Aber seit Februar 2020 hat keine einzige Sitzung mehr im Parlamentsgebäude Louise Weiss stattgefunden. Die Corona-Pandemie spielt den „Anti-Straßburger*innen“ in die Hände, die die Zentralisierung der Arbeit des EP in der belgischen Hauptstadt fordern. Neben der Vorbehalte aufgrund der sanitären Krise gibt es in der Tat weitere Vorbehalte aufgrund der Logistik (der regelmäßige Umzug von Brüssel nach Straßburg ist in der Tat schwierig), der Kosten (der endgültige Umzug nach Brüssel würde zwischen 103 und 109 Millionen Euro Reisekosten pro Jahr einsparen) und der Umweltverträglichkeit (der monatliche Umzug erzeugt hohe CO2-Emissionen, obwohl das Gebäude in Straßburg von 1999 deutlich energieeffizienter ist als das Brüsseler Gebäude, das 10 Jahre früher gebaut wurde und inzwischen mehrere Millionen Euro an Renovierungskosten bedarf).
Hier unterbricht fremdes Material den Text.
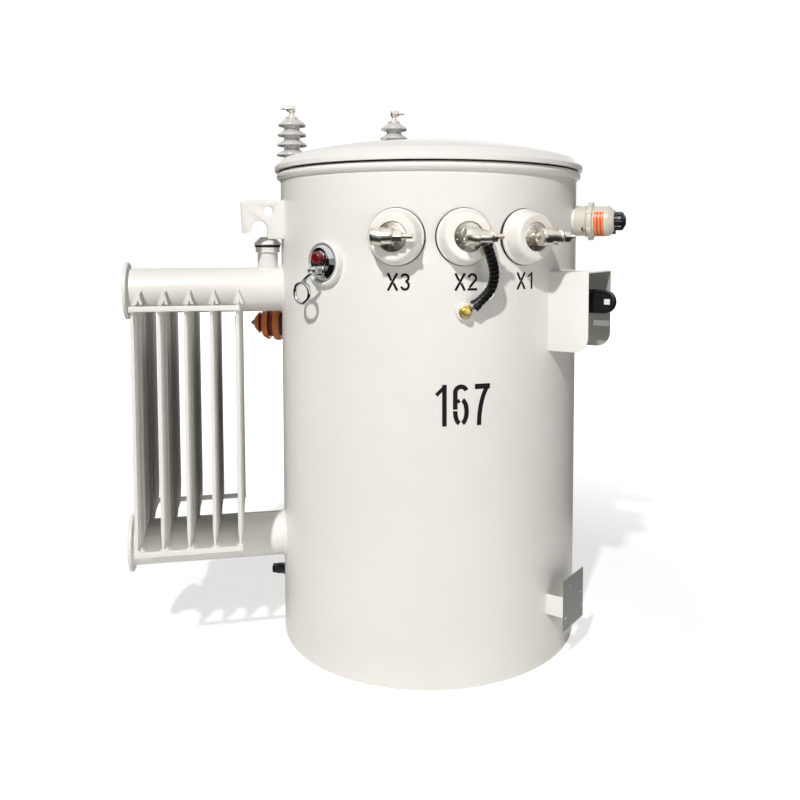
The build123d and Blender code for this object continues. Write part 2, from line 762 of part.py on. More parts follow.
def build_radiator():
    radius = header_od / 2
    end_plates = Part()
    header_solids = []
    for name, height in (("upper", header_upper_height), ("lower", header_lower_height)):
        place = header_place(height)
        header_solids.append(place * rod(radius, 0, header_reach))
        pipe = rod(radius, tank_r - wall_reach, header_reach)
        pipe -= rod(radius - header_wall, 0, header_reach + cut_over)
        nodes["header_" + name] = against_tank(place * pipe)
        end_plate = rod(radius + end_plate_lip, header_reach, header_reach + end_plate_thickness)
        end_plates += place * end_plate
    nodes["header_end_plates"] = end_plates

    top = header_upper_height - panel_top_margin
    bottom = header_lower_height + panel_bottom_margin
    half = panel_width / 2
    neck_head = radius + neck_shoulder
    neck_top = header_upper_height + neck_rise
    outline = make_face(
        Polyline(
            (-half, bottom),
            (-neck_foot, bottom),
            (-neck_head, header_lower_height),
            (neck_head, header_lower_height),
            (neck_foot, bottom),
            (half, bottom),
            (half, top),
            (neck_foot, top),
            (neck_head, neck_top),
            (-neck_head, neck_top),
            (-neck_foot, top),
            (-half, top),
            close=True,
        )
    )
    flute_pitch = (panel_width - 2 * panel_seam) / panel_flute_count
    flute_tall = top - bottom - 2 * panel_seam
    flutes = Part()
    for index in range(panel_flute_count):
        middle = -half + panel_seam + (index + 0.5) * flute_pitch
        channel = Box(flute_pitch - panel_flute_gap, flute_tall, panel_flute_depth)
        channel = chamfer(channel.edges().filter_by(Axis.Y), panel_flute_chamfer)
        flutes += Pos(middle, (top + bottom) / 2, 0) * channel
    sheet = extrude(outline, panel_sheet / 2, both=True)
    panel = sheet + flutes
    for index in range(panel_count):
        reach = -(first_panel_reach - index * panel_pitch)
        place = Plane(origin=(reach, 0, 0), x_dir=(0, -1, 0), z_dir=(-1, 0, 0)).location
        placed = place * panel
        for header in header_solids:
            placed -= header
        nodes["radiator_panel_%d" % (index + 1)] = placed

    left = -first_panel_reach - panel_flute_depth / 2
    right = -last_panel_reach + panel_flute_depth / 2
    bars = Part()
    for side in (-1, 1):
        near, far = sorted((side * half, side * (half + tie_bar_depth)))
        for level in (bottom, top - tie_bar_height):
            bars += block(left, right, near, far, level, level + tie_bar_height)
    nodes["radiator_tie_bars"] = bars


# ------------------------------------------------------------------ oil filler
def build_filler():
    seat = Pos(-(tank_r + filler_offset), 0, header_upper_height)
    header = header_place(header_upper_height) * rod(header_od / 2, 0, header_reach)
    top = header_od / 2 + filler_pipe_height
    gasket_top = top + filler_gasket_thickness
    bore = rod(filler_pipe_radius - filler_pipe_wall, 0, gasket_top + cut_over)
    pipe = rod(filler_pipe_radius, 0, top) + rod(filler_flange_radius, top - filler_flange_thickness, top)
    nodes["filler_neck"] = against_tank(seat * (pipe - bore) - header)
    nodes["filler_gasket"] = seat * (rod(filler_gasket_radius, top, gasket_top) - bore)
    cap = turned(
        [
            (0, gasket_top),
            (filler_cap_radius, gasket_top),
            (filler_cap_radius, gasket_top + filler_cap_height - filler_cap_chamfer),
            (filler_cap_radius - filler_cap_chamfer, gasket_top + filler_cap_height),
            (0, gasket_top + filler_cap_height),
        ],
        {2: 2.0, 3: 2.0},
    )
    nodes["filler_cap"] = against_tank(seat * cap)


# ------------------------------------------------------------------ high-voltage bushings
hv_porcelain_height = hv_foot_height + (hv_shed_count - 1) * hv_shed_pitch + hv_head_height


def hv_porcelain():
    """Shedded porcelain, from its foot at zero: discs that droop outward on a slim core."""
    body = rod(hv_core_radius, 0, hv_porcelain_height)
    for index in range(hv_shed_count):
        level = hv_foot_height + index * hv_shed_pitch
        radius = hv_shed_radius - index * hv_shed_taper
        body += turned(
            [
                (0, level + hv_shed_thickness),
                (0, level - hv_shed_root),
                (hv_core_radius, level - hv_shed_root),
                (radius, level - hv_shed_thickness / 2),
                (radius, level),
                (hv_core_radius, level + hv_shed_thickness),
            ],
            {3: 1.5, 4: 1.5},
        )
    return body


def hv_terminal(point):
    """Stud, washer cap and cross clamp on top of a high-voltage bushing."""
    top = hv_porcelain_height
    stud_top = top + hv_cap_height + hv_stud_height
    shape = rod(hv_cap_radius, top, top + hv_cap_height)
    shape += rod(hv_stud_radius, top, stud_top)
    level = stud_top - hv_clamp_radius
    cross = Pos(0, 0, level) * Rot(0, 0, point) * Rot(0, 90, 0)
    half = hv_clamp_length / 2
    shape += cross * rod(hv_clamp_radius, -half, half)
    shape += cross * rod(hv_screw_radius, half, half + hv_screw_length)
    return shape


def build_hv_bushings():
    out = outward(hv_pocket_angle)
    centre = out * (tank_r + hv_pocket_offset)
    column = Pos(centre.X, centre.Y, 0)
    bottom = hv_pocket_top - hv_pocket_tall
    pocket = column * rod(hv_pocket_radius, bottom, hv_pocket_top)
    half = hv_pocket_radius
    bridge = block(-half, half, bottom, hv_pocket_top, -wall_reach, hv_pocket_offset)
    pocket += on_wall(hv_pocket_angle, 0) * bridge
    pocket = against_tank(pocket)
    pocket += column * rod(hv_neck_radius, hv_pocket_top - root_overlap, hv_seat_height)
    pocket += column * rod(
        hv_seat_flange_radius, hv_seat_height - hv_seat_flange_thickness, hv_seat_height
    )
    nodes["hv_pocket"] = pocket

    nodes["hv_bushing_left"] = Pos(0, 0, hv_seat_height) * column * hv_porcelain()
    nodes["hv_terminal_left"] = Pos(0, 0, hv_seat_height) * column * hv_terminal(180.0)

    rear = outward(hv_cover_angle) * hv_cover_reach
    seat = Pos(rear.X, rear.Y, dome_height(hv_cover_reach) + hv_cover_pad_height)
    nodes["hv_bushing_rear"] = seat * hv_porcelain()
    nodes["hv_terminal_rear"] = seat * hv_terminal(0.0)


# ------------------------------------------------------------------ surge arrester and drain valve
def build_arrester():
    place = on_wall(arrester_angle, arrester_height)
    base_end = arrester_base_depth
    nodes["arrester_bracket"] = against_tank(place * rod(arrester_base_radius, -wall_reach, base_end))
    stack_end = base_end + arrester_shed_count * arrester_shed_pitch
    stack = rod(arrester_core_radius, base_end, stack_end)
    for index in range(arrester_shed_count):
        start = base_end + index * arrester_shed_pitch + arrester_shed_start
        narrowing = max(0, index + 1 - arrester_full_sheds) * arrester_shed_taper
        radius = arrester_core_radius + arrester_shed_overhang - narrowing
        stack += turned(
            [
                (0, start),
                (radius - arrester_shed_bevel, start),
                (radius, start + arrester_shed_thickness / 2),
                (radius - arrester_shed_bevel, start + arrester_shed_thickness),
                (0, start + arrester_shed_thickness),
            ],
            {2: 2.0},
        )
    nodes["surge_arrester"] = place * stack
    nodes["arrester_tip"] = place * cone(
        arrester_tip_radius, arrester_tip_end_radius, stack_end, stack_end + arrester_tip_depth
    )


def build_drain_valve():
    place = on_wall(drain_angle, drain_height)
    valve = rod(drain_collar_radius, -wall_reach, drain_collar_depth)
    valve += rod(drain_body_radius, 0, drain_body_depth)
    valve += hexagon(drain_plug_flats, drain_body_depth, drain_body_depth + drain_plug_depth)
    nodes["drain_valve"] = against_tank(place * valve)


def main():
    build_tank()
    build_cover()
    build_lv_bushings()
    build_ground_strap()
    build_relief_valve()
    build_fuse_holder()
    build_tap_changer()
    build_nameplate()
    build_lifting_lugs()
    build_hangers()
    build_radiator()
    build_filler()
    build_hv_bushings()
    build_arrester()
    build_drain_valve()

    os.makedirs("parts", exist_ok=True)
    for name, shape in nodes.items():
        export_step(shape, "parts/" + name + ".step")


main()
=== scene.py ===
import math

import bmesh
import bpy
import numpy as np
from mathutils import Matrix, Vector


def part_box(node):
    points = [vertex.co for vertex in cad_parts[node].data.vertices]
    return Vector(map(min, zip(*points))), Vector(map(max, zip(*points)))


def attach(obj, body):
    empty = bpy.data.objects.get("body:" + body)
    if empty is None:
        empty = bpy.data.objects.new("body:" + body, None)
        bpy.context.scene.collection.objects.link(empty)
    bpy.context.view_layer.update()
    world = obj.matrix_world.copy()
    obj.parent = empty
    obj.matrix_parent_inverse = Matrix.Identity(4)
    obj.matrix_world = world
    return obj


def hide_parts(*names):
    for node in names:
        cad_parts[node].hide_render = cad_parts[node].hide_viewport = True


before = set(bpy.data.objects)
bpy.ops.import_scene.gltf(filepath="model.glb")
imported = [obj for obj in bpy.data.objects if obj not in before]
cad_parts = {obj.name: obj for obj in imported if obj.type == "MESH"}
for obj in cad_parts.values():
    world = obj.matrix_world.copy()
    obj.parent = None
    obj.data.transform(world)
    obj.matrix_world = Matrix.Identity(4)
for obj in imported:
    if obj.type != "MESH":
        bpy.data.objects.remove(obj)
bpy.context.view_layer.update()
mm = 0.001

# ---------------------------------------------------------------- studio
# One small hard key lamp stands high on the left and wide soft lamps in front and behind, in a white room
# with a pale paper floor. The camera stands at the height of the bushings, a little left of the front.
eye_distance = 1.858
eye_height = 0.8646
eye_azimuth = math.radians(-11.7)
eye_pitch = math.radians(-3.53)

camera_data = bpy.data.cameras.new("camera")
camera_data.sensor_width = 36.0
camera_data.lens = 36.63
camera_data.shift_x = -0.0358
camera_data.shift_y = -0.1323
camera = bpy.data.objects.new("camera", camera_data)
camera.location = (eye_distance * math.sin(eye_azimuth), -eye_distance * math.cos(eye_azimuth), eye_height)
camera.rotation_euler = (math.pi / 2 + eye_pitch, 0.0, eye_azimuth)
bpy.context.scene.collection.objects.link(camera)
bpy.context.scene.camera = camera
bpy.context.scene.view_settings.view_transform = "Standard"


def linear(code):
    """An sRGB hex value such as "ECE9E3" as linear red, green, blue and an alpha of one."""
    value = np.array([int(code[i:i + 2], 16) / 255 for i in (0, 2, 4)])
    light = np.where(value <= 0.04045, value / 12.92, ((value + 0.055) / 1.055) ** 2.4)
    return (*light.tolist(), 1.0)


def add_node(tree, kind, inputs=None, **settings):
    """Adds a node with its settings; an input is linked where a socket is given, and otherwise set."""
    node = tree.nodes.new(kind)
    for key, value in settings.items():
        setattr(node, key, value)
    for key, value in (inputs or {}).items():
        if isinstance(value, bpy.types.NodeSocket):
            tree.links.new(value, node.inputs[key])
        else:
            node.inputs[key].default_value = value
    return node


lamp_tint = "FFFCFA"
lamp_aim = 0.6


def studio_lamp(name, azimuth, elevation, distance, size, power):
    """Square lamp on a sphere round the middle of the tank, facing it. The azimuth is from the front."""
    data = bpy.data.lights.new(name, "AREA")
    data.size = size
    data.energy = power
    data.color = linear(lamp_tint)[:3]
    lamp = bpy.data.objects.new(name, data)
    a, e = math.radians(azimuth), math.radians(elevation)
    lamp.location = (
        distance * math.sin(a) * math.cos(e),
        -distance * math.cos(a) * math.cos(e),
        lamp_aim + distance * math.sin(e),
    )
    lamp.rotation_euler = (math.pi / 2 - e, 0.0, a)
    bpy.context.scene.collection.objects.link(lamp)


studio_lamp("key_lamp", -28, 42, 9.0, 0.28, 700)
studio_lamp("front_softbox", 24, 0, 4.5, 2.4, 30)
studio_lamp("rear_softbox", 156, 8, 4.5, 2.4, 28)

# The room is white to the camera and in reflections, and gives the object only a faint even light.
white_room = bpy.data.worlds.new("white_room")
white_room.use_nodes = True
room = white_room.node_tree
room.nodes.clear()
ray = add_node(room, "ShaderNodeLightPath")
seen = add_node(room, "ShaderNodeMath", {0: ray.outputs["Is Camera Ray"], 1: ray.outputs["Is Glossy Ray"]},
                operation="MAXIMUM")
seen = add_node(room, "ShaderNodeMath", {0: seen.outputs[0], 1: ray.outputs["Is Transmission Ray"]},
                operation="MAXIMUM")
ambient = add_node(room, "ShaderNodeBackground", {"Color": linear("F0F2EE"), "Strength": 0.09})
backdrop = add_node(room, "ShaderNodeBackground", {"Color": linear("FFFFFF"), "Strength": 1.0})
blend = add_node(room, "ShaderNodeMixShader", {
    0: seen.outputs[0], 1: ambient.outputs[0], 2: backdrop.outputs[0]})
add_node(room, "ShaderNodeOutputWorld", {"Surface": blend.outputs[0]})
bpy.context.scene.world = white_room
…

Eine Frage der Demokratie – lokal und europäisch
Aber Befürworter*innen des Sitzes in Straßburg müssen angesichts der Kritik am Sitz der europäischen Institution nicht kapitulieren. Nur die Mitgliedstaaten können ändern, worüber sie vor vielen Jahren entschieden haben. Straßburg ist in den Verträgen als Sitz des Parlamentes festgeschrieben. Eine einstimmige Entscheidung des Europäischen Rates wäre nötig, dies zu ändern, und Frankreich wird mit Sicherheit nicht dafür stimmen. Während seiner Reise nach Litauen hat Emmanuel Macron den Parlamentssitz erst kürzlich verteidigt: „Wenn sich das Parlament nur noch in Brüssel trifft, sind wir verloren, denn in zehn Jahren wird dann alles in Brüssel sein. Und in Brüssel werden die Leute nur noch unter sich sprechen. Das ist aber nicht die Idee von Europa.“
Der französische Präsident spricht eine grundsätzliche Idee der europäischen Integration an: ihre Aneignung durch die europäischen Bürger*innen. Die europäischen Institutionen gelten allgemeinhin als technokratisch und „zu weit weg“ von den Bürger*innen. Dass diese Institutionen über mehrere Länder und historisch relevante Städte, wie z.B. Straßburg, verteilt sind, soll signalisieren, dass die EU gewillt ist, aus dem europäischen Viertel in Brüssel heraus zu kommen. Diese „Dezentralisierung“ der Institutionen ist insofern eine Frage der Demokratie, als dass sie auf die Identifikation der Bürger*innen mit der europäischen Idee abzielt.